» Request
Extract exactly those lines that lie between the start of the material and the line with "# Millimetres, +Z", including both boundary lines and no others.

● ● ●

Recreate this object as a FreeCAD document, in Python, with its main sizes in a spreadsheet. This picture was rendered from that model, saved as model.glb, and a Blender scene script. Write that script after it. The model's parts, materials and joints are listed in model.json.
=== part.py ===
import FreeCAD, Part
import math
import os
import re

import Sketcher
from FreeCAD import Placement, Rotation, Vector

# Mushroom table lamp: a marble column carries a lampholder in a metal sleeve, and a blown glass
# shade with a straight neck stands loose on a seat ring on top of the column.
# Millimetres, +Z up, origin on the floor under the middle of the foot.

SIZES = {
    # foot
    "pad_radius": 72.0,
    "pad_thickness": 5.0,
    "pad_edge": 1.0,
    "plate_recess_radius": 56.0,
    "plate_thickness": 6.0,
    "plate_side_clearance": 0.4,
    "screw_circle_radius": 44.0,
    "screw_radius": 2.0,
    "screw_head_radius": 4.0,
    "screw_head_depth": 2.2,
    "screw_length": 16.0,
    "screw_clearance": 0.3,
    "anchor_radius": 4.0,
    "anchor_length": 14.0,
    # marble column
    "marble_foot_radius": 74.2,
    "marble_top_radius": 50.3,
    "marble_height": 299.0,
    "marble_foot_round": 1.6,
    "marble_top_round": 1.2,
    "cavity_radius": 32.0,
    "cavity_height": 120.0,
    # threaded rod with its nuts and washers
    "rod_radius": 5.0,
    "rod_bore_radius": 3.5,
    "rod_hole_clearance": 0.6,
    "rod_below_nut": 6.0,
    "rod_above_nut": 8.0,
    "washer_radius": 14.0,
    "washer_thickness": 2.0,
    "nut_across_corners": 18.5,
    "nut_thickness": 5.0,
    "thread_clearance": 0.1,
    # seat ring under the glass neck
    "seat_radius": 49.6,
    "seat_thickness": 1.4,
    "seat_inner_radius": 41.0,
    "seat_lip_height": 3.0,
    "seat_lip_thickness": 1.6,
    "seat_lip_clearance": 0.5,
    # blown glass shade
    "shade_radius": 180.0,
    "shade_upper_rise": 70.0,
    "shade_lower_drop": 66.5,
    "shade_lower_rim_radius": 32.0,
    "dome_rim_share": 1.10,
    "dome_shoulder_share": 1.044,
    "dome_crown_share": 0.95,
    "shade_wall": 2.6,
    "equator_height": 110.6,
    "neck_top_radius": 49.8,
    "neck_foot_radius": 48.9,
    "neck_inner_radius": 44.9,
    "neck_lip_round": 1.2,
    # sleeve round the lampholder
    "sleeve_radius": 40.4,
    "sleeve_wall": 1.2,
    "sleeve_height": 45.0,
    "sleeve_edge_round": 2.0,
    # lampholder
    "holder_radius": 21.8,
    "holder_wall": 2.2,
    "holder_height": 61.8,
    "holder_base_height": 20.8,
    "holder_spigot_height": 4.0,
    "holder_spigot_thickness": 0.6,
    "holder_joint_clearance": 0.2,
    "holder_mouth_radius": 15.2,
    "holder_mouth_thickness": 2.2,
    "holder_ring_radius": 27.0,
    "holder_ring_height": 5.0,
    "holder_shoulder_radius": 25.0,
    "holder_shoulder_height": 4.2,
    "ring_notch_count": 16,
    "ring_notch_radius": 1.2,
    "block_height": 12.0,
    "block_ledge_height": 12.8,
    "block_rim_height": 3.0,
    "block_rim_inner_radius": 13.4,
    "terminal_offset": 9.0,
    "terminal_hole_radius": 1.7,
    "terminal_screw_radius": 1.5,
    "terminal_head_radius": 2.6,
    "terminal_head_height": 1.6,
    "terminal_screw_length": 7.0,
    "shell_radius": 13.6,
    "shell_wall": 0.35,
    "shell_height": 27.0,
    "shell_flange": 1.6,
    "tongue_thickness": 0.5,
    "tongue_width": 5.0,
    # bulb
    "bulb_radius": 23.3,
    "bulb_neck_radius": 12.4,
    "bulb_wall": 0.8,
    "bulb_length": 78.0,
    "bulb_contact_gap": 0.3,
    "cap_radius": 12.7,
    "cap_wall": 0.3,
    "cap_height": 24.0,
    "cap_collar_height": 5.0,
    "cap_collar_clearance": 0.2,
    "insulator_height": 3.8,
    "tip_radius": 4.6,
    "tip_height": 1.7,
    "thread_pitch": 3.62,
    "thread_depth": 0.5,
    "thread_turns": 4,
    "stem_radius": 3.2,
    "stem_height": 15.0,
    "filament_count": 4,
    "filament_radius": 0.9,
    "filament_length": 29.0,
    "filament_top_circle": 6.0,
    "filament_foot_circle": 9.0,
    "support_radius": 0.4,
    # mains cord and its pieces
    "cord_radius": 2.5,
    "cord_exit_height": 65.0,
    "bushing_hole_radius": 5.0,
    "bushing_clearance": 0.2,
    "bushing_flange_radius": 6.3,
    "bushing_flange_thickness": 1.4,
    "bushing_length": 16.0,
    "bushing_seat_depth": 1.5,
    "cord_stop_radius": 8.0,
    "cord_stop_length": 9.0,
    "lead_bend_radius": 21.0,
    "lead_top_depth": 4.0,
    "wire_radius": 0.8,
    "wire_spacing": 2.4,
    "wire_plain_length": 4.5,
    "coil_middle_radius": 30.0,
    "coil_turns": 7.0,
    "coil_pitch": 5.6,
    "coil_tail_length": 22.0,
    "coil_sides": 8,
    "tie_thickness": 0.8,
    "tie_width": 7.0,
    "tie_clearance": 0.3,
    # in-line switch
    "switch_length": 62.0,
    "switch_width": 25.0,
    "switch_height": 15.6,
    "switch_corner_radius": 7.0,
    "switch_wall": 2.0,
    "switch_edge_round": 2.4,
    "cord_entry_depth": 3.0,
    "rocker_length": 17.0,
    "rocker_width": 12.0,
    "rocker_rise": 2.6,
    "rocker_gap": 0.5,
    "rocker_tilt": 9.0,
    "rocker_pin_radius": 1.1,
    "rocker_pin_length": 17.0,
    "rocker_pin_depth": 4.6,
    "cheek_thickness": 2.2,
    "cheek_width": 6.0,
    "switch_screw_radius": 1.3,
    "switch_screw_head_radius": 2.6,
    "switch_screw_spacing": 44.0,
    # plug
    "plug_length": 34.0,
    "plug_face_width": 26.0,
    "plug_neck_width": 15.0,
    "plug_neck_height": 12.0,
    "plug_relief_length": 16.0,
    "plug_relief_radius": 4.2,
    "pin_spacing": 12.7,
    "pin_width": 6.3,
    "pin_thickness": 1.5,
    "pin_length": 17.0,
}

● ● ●

» Solution for this problem
Recreate this object as a FreeCAD document, in Python, with its main sizes in a spreadsheet. This picture was rendered from that model, saved as model.glb, and a Blender scene script. Write that script after it. The model's parts, materials and joints are listed in model.json.
=== part.py ===
import FreeCAD, Part
import math
import os
import re

import Sketcher
from FreeCAD import Placement, Rotation, Vector

# Mushroom table lamp: a marble column carries a lampholder in a metal sleeve, and a blown glass
# shade with a straight neck stands loose on a seat ring on top of the column.
# Millimetres, +Z up, origin on the floor under the middle of the foot.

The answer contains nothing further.